If you remember in the last lecture we introduced the idea of synthetic positions. A synthetic position behaves like one instrument, but is actually constructed using different instruments. This bitcoin profit/loss chart for a short futures and short $40,000 put is equivalent to just shorting the $40,000 call option instead.

So we have eliminated that accelerating bitcoin risk to the downside, and this is the resulting profit/loss in dollar terms.

This looks much closer to the usual payoff of a cash secured put that we are looking for. The reason it’s not quite the same yet, and most noticeably why the profit line is not completely flat when the price is above the strike price at expiry, is that we received the credit for selling the put in bitcoin. We have not hedged this extra amount in the futures, so we are effectively still long the 0.04 BTC premium that we collected. This is very easy to hedge as well though if desired, as we can just add an extra 0.04 BTC to our futures short position size. If we do this when we initially execute the trade, we get this profit/loss chart.

And now we have achieved exactly the same profit/loss that a cash secured put in a more traditional account with linear products would have.

Portfolio margin

As with most portfolios that contain options that at least partially hedge another leg, a cash secured put on Deribit will likely benefit from the portfolio margin system. The portfolio margin system looks at how the entire portfolio of positions in the account would perform with changing market conditions. If the positions hedge each other, as they do with a cash secured put for example, this will be taken into account.

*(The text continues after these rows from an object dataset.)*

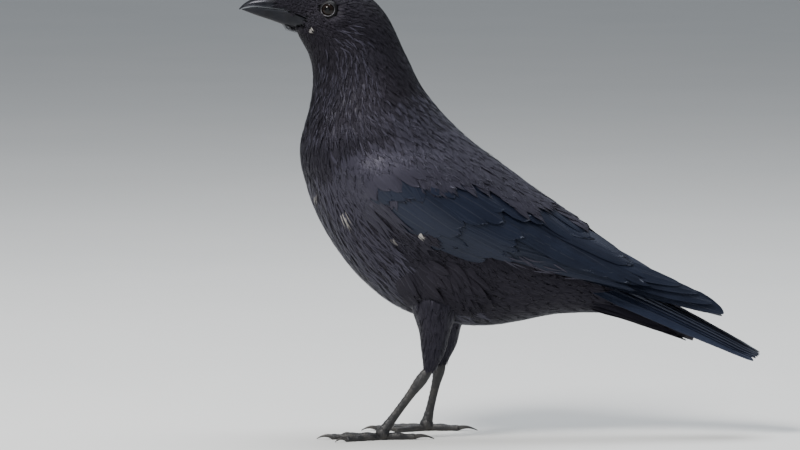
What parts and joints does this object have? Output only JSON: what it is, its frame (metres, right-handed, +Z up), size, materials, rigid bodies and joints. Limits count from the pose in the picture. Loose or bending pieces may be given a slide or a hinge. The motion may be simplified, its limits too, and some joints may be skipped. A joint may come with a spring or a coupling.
{
  "type": "carrion crow",
  "caption": "Life-size still model of a standing crow, facing left, with folded wings, closed tail, heavy bill and separate toes and claws.",
  "frame": {"origin": "on the floor under the middle of the bird's bounding box", "axes": "+Z up; the bird faces -X; its left side is towards -Y"},
  "size_m": [0.4012, 0.108, 0.3487],
  "materials": {
    "plumage": "soft black body feathers with a faint violet-grey sheen",
    "flight_feather": "smooth black wing and tail feathers with a blue gloss",
    "horn": "semi-gloss blackish horn, dulled and scratched along the edges",
    "scaled_skin": "black scaled skin of the legs and toes, half gloss",
    "eye": "wet, glossy dark brown eye"
  },
  "bodies": {
    "root": {"bill_upper": "horn", "bill_lower": "horn", "eye_left": "eye", "eye_right": "eye", "head": "plumage", "neck": "plumage", "trunk": "plumage", "undertail": "plumage", "wing_left_arm": "plumage", "wing_left_panel": "flight_feather", "primary_left_1": "flight_feather", "primary_left_2": "flight_feather", "primary_left_3": "flight_feather", "primary_left_4": "flight_feather", "primary_left_5": "flight_feather", "tail_left_1": "flight_feather", "tail_left_2": "flight_feather", "tail_left_3": "flight_feather", "tail_left_4": "flight_feather", "tail_left_5": "flight_feather", "tail_left_6": "flight_feather", "shank_left": "plumage", "tarsus_left": "scaled_skin", "toe_left_1": "scaled_skin", "claw_left_1": "horn", "toe_left_2": "scaled_skin", "claw_left_2": "horn", "toe_left_3": "scaled_skin", "claw_left_3": "horn", "toe_left_4": "scaled_skin", "claw_left_4": "horn", "wing_right_arm": "plumage", "wing_right_panel": "flight_feather", "primary_right_1": "flight_feather", "primary_right_2": "flight_feather", "primary_right_3": "flight_feather", "primary_right_4": "flight_feather", "primary_right_5": "flight_feather", "tail_right_1": "flight_feather", "tail_right_2": "flight_feather", "tail_right_3": "flight_feather", "tail_right_4": "flight_feather", "tail_right_5": "flight_feather", "tail_right_6": "flight_feather", "shank_right": "plumage", "tarsus_right": "scaled_skin", "toe_right_1": "scaled_skin", "claw_right_1": "horn", "toe_right_2": "scaled_skin", "claw_right_2": "horn", "toe_right_3": "scaled_skin", "claw_right_3": "horn", "toe_right_4": "scaled_skin", "claw_right_4": "horn"}
  },
  "joints": []
}
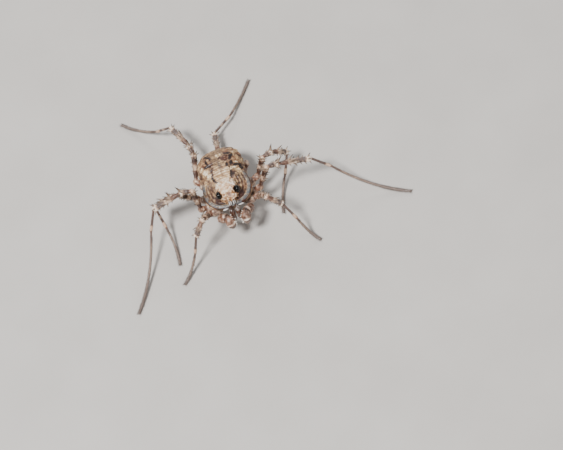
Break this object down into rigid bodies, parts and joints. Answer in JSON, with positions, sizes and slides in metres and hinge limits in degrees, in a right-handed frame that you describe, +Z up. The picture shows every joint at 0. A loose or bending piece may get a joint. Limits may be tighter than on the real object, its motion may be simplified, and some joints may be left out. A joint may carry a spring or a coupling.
{
  "type": "harvestman",
  "caption": "Life-size still model of a short-legged harvestman standing on the floor, with banded legs, stout spines and a broad eye mound.",
  "frame": {"origin": "middle of the floor under the whole animal's box, at the level of its feet", "axes": "+Z up from the floor, the head looks along -Y, the animal's own left side is +X"},
  "size_m": [0.0288, 0.0212, 0.0067],
  "materials": {
    "shell": "mottled brown, cream and grey skin, satin",
    "eye_mound": "pale cream granular skin",
    "eye": "glossy black",
    "jaw": "glossy grey with dark stripes",
    "palp": "pinkish brown with pale rims, satin",
    "coxa": "pinkish brown, satin",
    "leg": "dark brown with pale bands and white joints",
    "tarsus": "grey, finely hairy"
  },
  "bodies": {
    "root": {"prosoma": "shell", "opisthosoma": "shell", "ocularium": "eye_mound", "eye_right": "eye", "eye_left": "eye", "chelicera_right": "jaw", "pedipalp_right_femur": "palp", "pedipalp_right_tarsus": "palp", "chelicera_left": "jaw", "pedipalp_left_femur": "palp", "pedipalp_left_tarsus": "palp", "leg_right_1_coxa": "coxa", "leg_right_1_femur": "leg", "leg_right_1_patella": "leg", "leg_right_1_tibia": "leg", "leg_right_1_metatarsus": "leg", "leg_right_1_tarsus": "tarsus", "leg_right_2_coxa": "coxa", "leg_right_2_femur": "leg", "leg_right_2_patella": "leg", "leg_right_2_tibia": "leg", "leg_right_2_metatarsus": "leg", "leg_right_2_tarsus": "tarsus", "leg_right_3_coxa": "coxa", "leg_right_3_femur": "leg", "leg_right_3_patella": "leg", "leg_right_3_tibia": "leg", "leg_right_3_metatarsus": "leg", "leg_right_3_tarsus": "tarsus", "leg_right_4_coxa": "coxa", "leg_right_4_femur": "leg", "leg_right_4_patella": "leg", "leg_right_4_tibia": "leg", "leg_right_4_metatarsus": "leg", "leg_right_4_tarsus": "tarsus", "leg_left_1_coxa": "coxa", "leg_left_1_femur": "leg", "leg_left_1_patella": "leg", "leg_left_1_tibia": "leg", "leg_left_1_metatarsus": "leg", "leg_left_1_tarsus": "tarsus", "leg_left_2_coxa": "coxa", "leg_left_2_femur": "leg", "leg_left_2_patella": "leg", "leg_left_2_tibia": "leg", "leg_left_2_metatarsus": "leg", "leg_left_2_tarsus": "tarsus", "leg_left_3_coxa": "coxa", "leg_left_3_femur": "leg", "leg_left_3_patella": "leg", "leg_left_3_tibia": "leg", "leg_left_3_metatarsus": "leg", "leg_left_3_tarsus": "tarsus", "leg_left_4_coxa": "coxa", "leg_left_4_femur": "leg", "leg_left_4_patella": "leg", "leg_left_4_tibia": "leg", "leg_left_4_metatarsus": "leg", "leg_left_4_tarsus": "tarsus"}
  },
  "joints": []
}
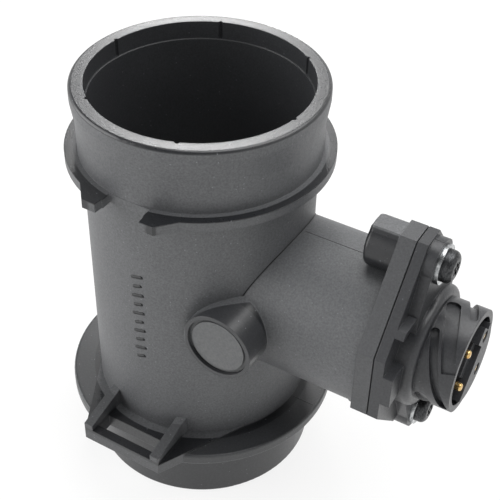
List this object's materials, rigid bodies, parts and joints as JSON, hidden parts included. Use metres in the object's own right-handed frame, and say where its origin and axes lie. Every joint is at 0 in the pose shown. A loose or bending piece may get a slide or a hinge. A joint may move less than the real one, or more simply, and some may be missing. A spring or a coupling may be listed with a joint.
{
  "type": "mass airflow sensor",
  "caption": "Hot-film mass airflow sensor: grey plastic tube with hose bead, clip lugs, loop bracket and a side branch with a flanged bayonet connector.",
  "frame": {"origin": "centre of the inlet spigot's rim, on the tube's axis, at the lowest plane", "axes": "+Z along the tube's axis from inlet to outlet, +X along the sensor branch towards the connector, -Y towards the clip lugs and the loop bracket"},
  "size_m": [0.1652, 0.1121, 0.1664],
  "materials": {
    "housing_plastic": "matte, fine moulded grain",
    "plug_plastic": "matte",
    "plate_plastic": "matte, fine moulded grain",
    "insert_plastic": "matte",
    "probe_plastic": "matte",
    "gasket_rubber": "matte",
    "contact_metal": "gold plated, satin",
    "washer_steel": "bright zinc plated",
    "screw_steel": "dark phosphated, dry",
    "insert_brass": "machined",
    "element_ceramic": "thin film on ceramic",
    "flex_film": "polyimide film",
    "heat_sink_aluminium": "rolled sheet",
    "board_laminate": "glass fibre laminate with solder mask",
    "chip_plastic": "moulded package"
  },
  "bodies": {
    "root": {"tube_housing": "housing_plastic", "boss_plug": "plug_plastic", "flange_gasket": "gasket_rubber", "connector_plate": "plate_plastic", "contact_insert": "insert_plastic", "contact_pin_1": "contact_metal", "contact_pin_2": "contact_metal", "contact_pin_3": "contact_metal", "contact_pin_4": "contact_metal", "washer_top": "washer_steel", "washer_bottom": "washer_steel", "screw_top": "screw_steel", "screw_bottom": "screw_steel", "threaded_insert_top": "insert_brass", "threaded_insert_bottom": "insert_brass", "sensor_carrier": "probe_plastic", "probe_seal": "gasket_rubber", "measuring_duct": "probe_plastic", "film_heater_element": "element_ceramic", "film_temperature_element": "element_ceramic", "element_flex": "flex_film", "heat_sink_plate": "heat_sink_aluminium", "spacer_sheet": "gasket_rubber", "circuit_board": "board_laminate", "driver_stage": "chip_plastic", "circuit_cover": "probe_plastic", "contact_board": "board_laminate", "contact_flex": "flex_film"}
  },
  "joints": []
}
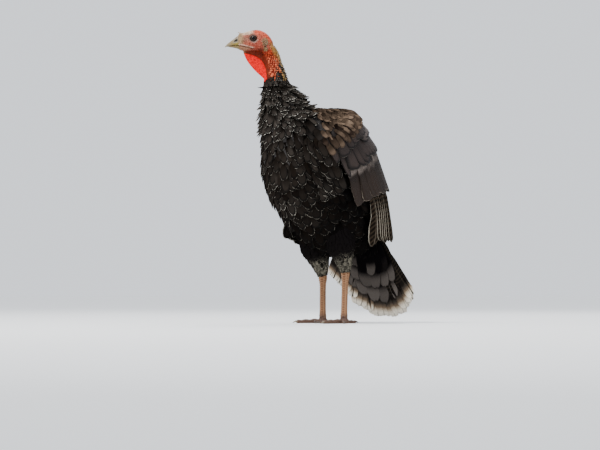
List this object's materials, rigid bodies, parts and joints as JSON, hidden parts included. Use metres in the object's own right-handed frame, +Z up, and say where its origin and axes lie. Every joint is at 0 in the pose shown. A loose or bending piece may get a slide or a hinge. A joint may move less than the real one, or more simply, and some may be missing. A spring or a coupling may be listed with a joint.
{
  "type": "standing domestic turkey figure",
  "caption": "Life-size domestic turkey standing alert with raised head turned aside, folded wings, hanging tail and bare red throat.",
  "frame": {"origin": "middle of the bird's bounding box at floor level, under the soles", "axes": "+Z up, the bird's breast faces -Y, its left side is +X"},
  "size_m": [0.288, 0.443, 0.6916],
  "materials": {
    "body_feathers": "near-black brown contour feathers with thin buff edges",
    "wing_feathers": "dark bronze-brown flight feathers and coverts, paler barred tips",
    "tail_feathers": "black tail feathers with grey-brown tips and cream ends",
    "leg_feathers": "short grey-olive leg feathers",
    "red_skin": "bare bright red skin",
    "face_skin": "bare pink to salmon-red skin",
    "neck_skin": "bare warty orange-red skin, ochre at the nape",
    "horn": "olive-tan horn, satin",
    "scaly_skin": "orange-brown scaly skin",
    "claw_horn": "brown-grey horn, satin",
    "eye": "wet dark brown eye"
  },
  "bodies": {
    "root": {"torso": "body_feathers", "neck": "body_feathers", "neck_upper": "neck_skin", "head": "face_skin", "bill_upper": "horn", "bill_lower": "horn", "dewlap": "red_skin", "snood": "face_skin", "eye_left": "eye", "eye_right": "eye", "wing_left": "wing_feathers", "wing_right": "wing_feathers", "tail": "tail_feathers", "thigh_left": "leg_feathers", "thigh_right": "leg_feathers", "shank_left": "scaly_skin", "shank_right": "scaly_skin", "foot_left": "scaly_skin", "foot_right": "scaly_skin", "toe_inner_left": "scaly_skin", "claw_inner_left": "claw_horn", "toe_middle_left": "scaly_skin", "claw_middle_left": "claw_horn", "toe_outer_left": "scaly_skin", "claw_outer_left": "claw_horn", "toe_hind_left": "scaly_skin", "claw_hind_left": "claw_horn", "toe_inner_right": "scaly_skin", "claw_inner_right": "claw_horn", "toe_middle_right": "scaly_skin", "claw_middle_right": "claw_horn", "toe_outer_right": "scaly_skin", "claw_outer_right": "claw_horn", "toe_hind_right": "scaly_skin", "claw_hind_right": "claw_horn"}
  },
  "joints": []
}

Cash secured puts as a way to purchase the underlying

While the delta of a cash secured put is always positive no matter where the underlying price is, many traders are actually hoping the price does move down at some point in order for them to be able to purchase the underlying cheaper. Some traders like to execute cash secured puts when they are intending to purchase the underlying at the strike price anyway and so are happy to commit to doing so while collecting some premium in the meantime. The logic would be that if they are already committed to purchasing the underlying at that price, they may as well sell a put option and get paid for that commitment in the meantime.

By selling the put option they are giving themselves the obligation to buy the underlying from the put buyer at the strike price, but a credit is received which can be kept no matter what happens. If the put expires worthless, the trader can then sell another put to collect yet more premium while they wait for the price to drop to their desired purchase price. Of course, there is no guarantee that the underlying price will ever fall down to the strike price, or that if it does, that it will subsequently increase.